Many, many years ago, when I was being counseled by a well respected young man in the spiritual arena in those days -- can't remember his name, but he was a follower of someone or other - can't remember that someone or other's name either - wonder what that means? - anyway, I asked him, in my youthful enthusiasm for "seeking truth", what was true in life, what did he know was true? He looked at me in bewilderment, and for a moment, I thought he could not find an answer, and then said, with great assurance "Life is change, and that is the only thing you can be sure of, Nancy."
He's right, of course. And in that simple response lies the explanation for all our fears, anxieties, and uncertainties. It is change that we resist, it is change that brings the sense of lonliness that we fear, it is change that brings loss of control and power that we resist, it is change that our conditioned minds spend so much time trying to avoid or re-direct, it is change that causes us to rely on past memories and avoid the present, it is change that underlies the ephemeral and unpredictable world we call reality, it is change that creates mourning and the sense of loss, and it is addiction to the past that makes us fear those changes.

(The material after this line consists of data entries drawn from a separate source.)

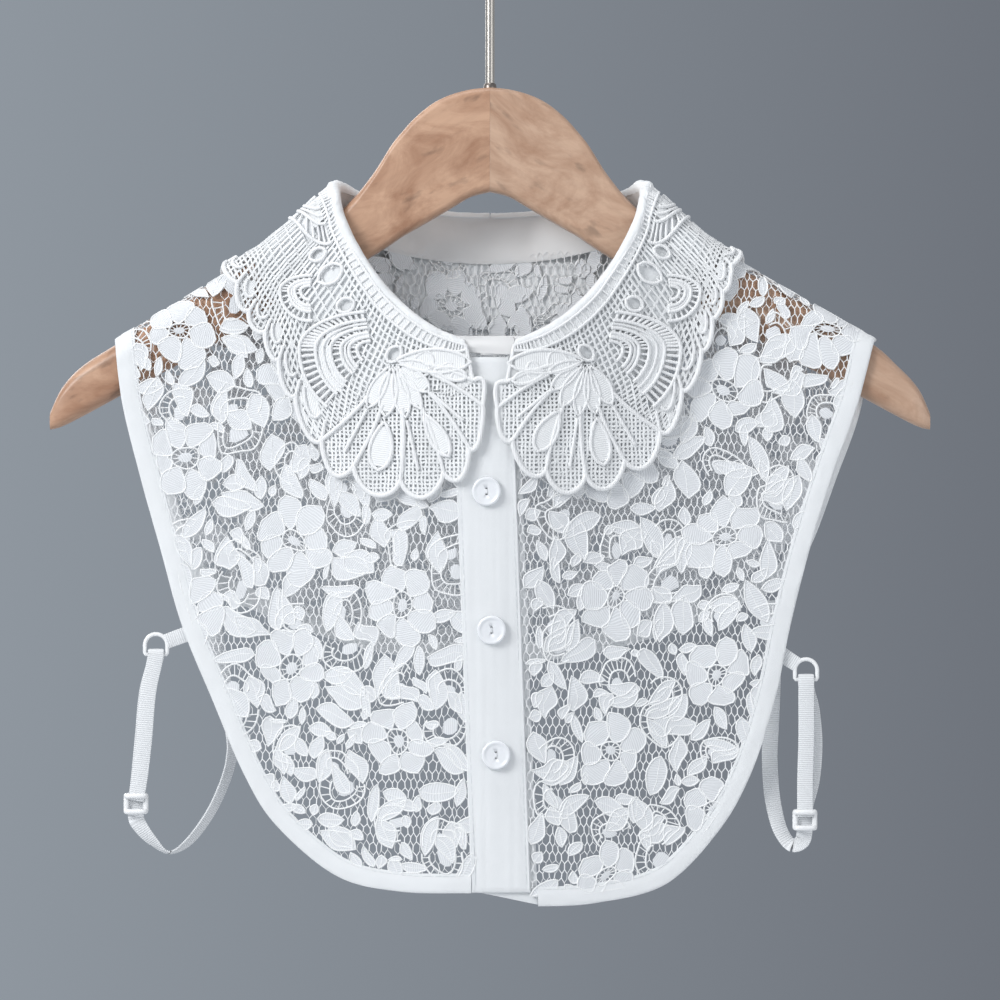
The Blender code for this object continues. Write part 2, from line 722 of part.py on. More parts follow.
def strip(name, left_of_middle, right_of_middle, top_z, hem_z, low, high):
    columns, rows = STRIP_COLUMNS, STRIP_ROWS

    def face(level):
        def point(column, row):
            z = top_z + (hem_z - top_z) * row / rows
            x = placket_middle(z) - left_of_middle + (left_of_middle + right_of_middle) * column / columns
            return on_cloth(x, drop_to(x, z), level)
        return point

    wall(name, columns, rows, face(low), face(high), "cotton")


def button(name, z):
    """Round button with a raised rim, turned on the strip's own slope."""
    profile = ((0, 0), (BUTTON_RADIUS - BUTTON_FOOT, 0), (BUTTON_RADIUS, BUTTON_BELLY),
               (BUTTON_RADIUS - BUTTON_SHOULDER, BUTTON_THICK - BUTTON_SHOULDER / 2),
               (BUTTON_RADIUS - BUTTON_RIM, BUTTON_THICK),
               (BUTTON_RADIUS - BUTTON_RIM - BUTTON_DISH, BUTTON_THICK - BUTTON_DISH),
               (0, BUTTON_THICK - BUTTON_DISH))
    bm = bmesh.new()
    verts = [bm.verts.new((radius, 0, height)) for radius, height in profile]
    edges = [bm.edges.new(pair) for pair in zip(verts, verts[1:])]
    bmesh.ops.spin(bm, geom=verts + edges, axis=(0, 0, 1), cent=(0, 0, 0),
                   angle=math.tau, steps=BUTTON_FACETS, use_merge=True)
    bmesh.ops.remove_doubles(bm, verts=bm.verts, dist=0.01 * MM)
    x = placket_middle(z)
    drop = drop_to(x, z)
    facing = -outward(cloth_surface, x, drop)
    seat = cloth_surface(x, drop) + facing * (PLACKET_TO + CLEAR)
    turn = facing.to_track_quat("Z", "Y").to_matrix().to_4x4()
    bmesh.ops.transform(bm, matrix=Matrix.Translation(seat) @ turn, verts=bm.verts)
    close_mesh(name, bm, "button")


# Straps

def strap_band(name, hand):
    rows = STRAP_PATH[hand]

    def section(side, station):
        place = station / STRAP_STATIONS * (len(rows) - 1)
        here = curve_through(rows, place)
        ahead = Vector(curve_through(rows, min(place + CURVE_STEP, len(rows) - 1))[:3])
        behind = Vector(curve_through(rows, max(place - CURVE_STEP, 0))[:3])
        along = (ahead - behind).normalized()
        wide = Vector((1, 0, 0)) if abs(along.y) > 0.7 else along.cross(Vector((0, 1, 0)))
        wide = (wide - along * wide.dot(along)).normalized()
        if wide.x < 0:
            wide = -wide
        wide = Matrix.Rotation(math.radians(here[3]), 3, along) @ wide
        thick = along.cross(wide).normalized()
        across, through = ((1, 1), (-1, 1), (-1, -1), (1, -1))[side]
        return (Vector(here[:3]) * MM + wide * across * STRAP_WIDTH / 2
                + thick * through * STRAP_THICK / 2)

    loft(name, 4, STRAP_STATIONS, section, "elastic")


def strap_ring(name, hand):
    """Ring with a straight bar below, where the band turns."""
    centre_x, centre_z = RING_CENTRE[hand]
    arch = 12
    points = [(-RING_HALF, -RING_BAR_DROP), (0, -RING_BAR_DROP), (RING_HALF, -RING_BAR_DROP)]
    for index in range(arch + 1):
        angle = math.pi * index / arch
        points.append((RING_HALF * math.cos(angle), RING_HALF * math.sin(angle)))
    data = bpy.data.curves.new(name, "CURVE")
    data.dimensions = "3D"
    data.bevel_depth = RING_WIRE
    data.bevel_resolution = 1
    spline = data.splines.new("POLY")
    spline.points.add(len(points) - 1)
    spline.use_cyclic_u = True
    for item, (x, z) in zip(spline.points, points):
        item.co = (centre_x + x, STRAP_Y, centre_z + z, 1)
    add_object(name, data, "plastic")


def strap_tab(name, hand):
    """Short doubled band from behind the binding to the ring."""
    start = Vector((TAB_START[hand][0], STRAP_Y, TAB_START[hand][1]))
    centre = Vector((RING_CENTRE[hand][0], STRAP_Y, RING_CENTRE[hand][1]))
    reach = (start - centre).normalized()
    end = centre + reach * (RING_HALF + RING_WIRE + CLEAR)
    wide = reach.cross(Vector((0, 1, 0))).normalized()
    stations = 3

    def section(side, station):
        across, through = ((1, 1), (-1, 1), (-1, -1), (1, -1))[side]
        return (start.lerp(end, station / stations) + wide * across * STRAP_WIDTH / 2
                + Vector((0, through * TAB_THICK / 2, 0)))

    loft(name, 4, stations, section, "elastic")


def strap_slider(name, hand):
    """Flat sleeve that both runs of the band pass through."""
    x, z = SLIDER_CENTRE[hand]
    turn = Matrix.Translation((x, STRAP_Y, z)) @ Matrix.Rotation(math.radians(SLIDER_TILT[hand]), 4, "Y")
    outer = (SLIDER_WIDTH, SLIDER_DEPTH, SLIDER_HEIGHT)
    inner = (SLIDER_WIDTH - 2 * SLIDER_WALL_SIDE, SLIDER_DEPTH - 2 * SLIDER_WALL_FACE, 3 * SLIDER_HEIGHT)
    body, cutter = (block(part, size, turn) for part, size in ((name, outer), (name + "_slot", inner)))
    cut(body, cutter)


def block(name, size, turn):
    bm = bmesh.new()
    bmesh.ops.create_cube(bm, size=1)
    bmesh.ops.scale(bm, vec=size, verts=bm.verts)
    bmesh.ops.transform(bm, matrix=turn, verts=bm.verts)
    return close_mesh(name, bm, "plastic")


def cut(body, cutter):
    cutter.hide_render = True
    cutter.display_type = "WIRE"
    change = body.modifiers.new("cut", "BOOLEAN")
    change.operation = "DIFFERENCE"
    change.object = cutter


# Hanger

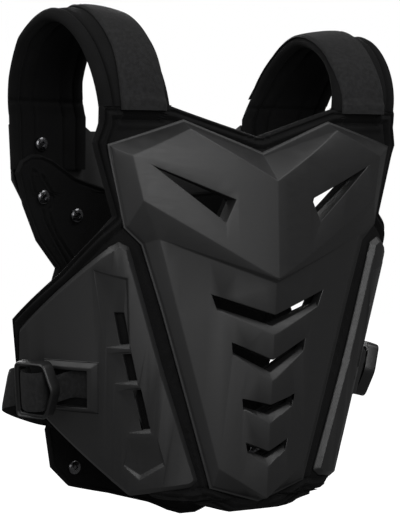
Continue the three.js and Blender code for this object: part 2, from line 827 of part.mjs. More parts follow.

Of course, those changes are about the material world, and about the psychological world through which we interpret the material world.
And of course, the question ultimately is "Who is it that fears those changes?" And finally, "who is it that believes itself to be changed?" "And changed by what? or Whom?"
My early teacher did not ask that question, nor did I run into that question for a very long time. That question is pivotal to escaping the fear and suffering caused by change.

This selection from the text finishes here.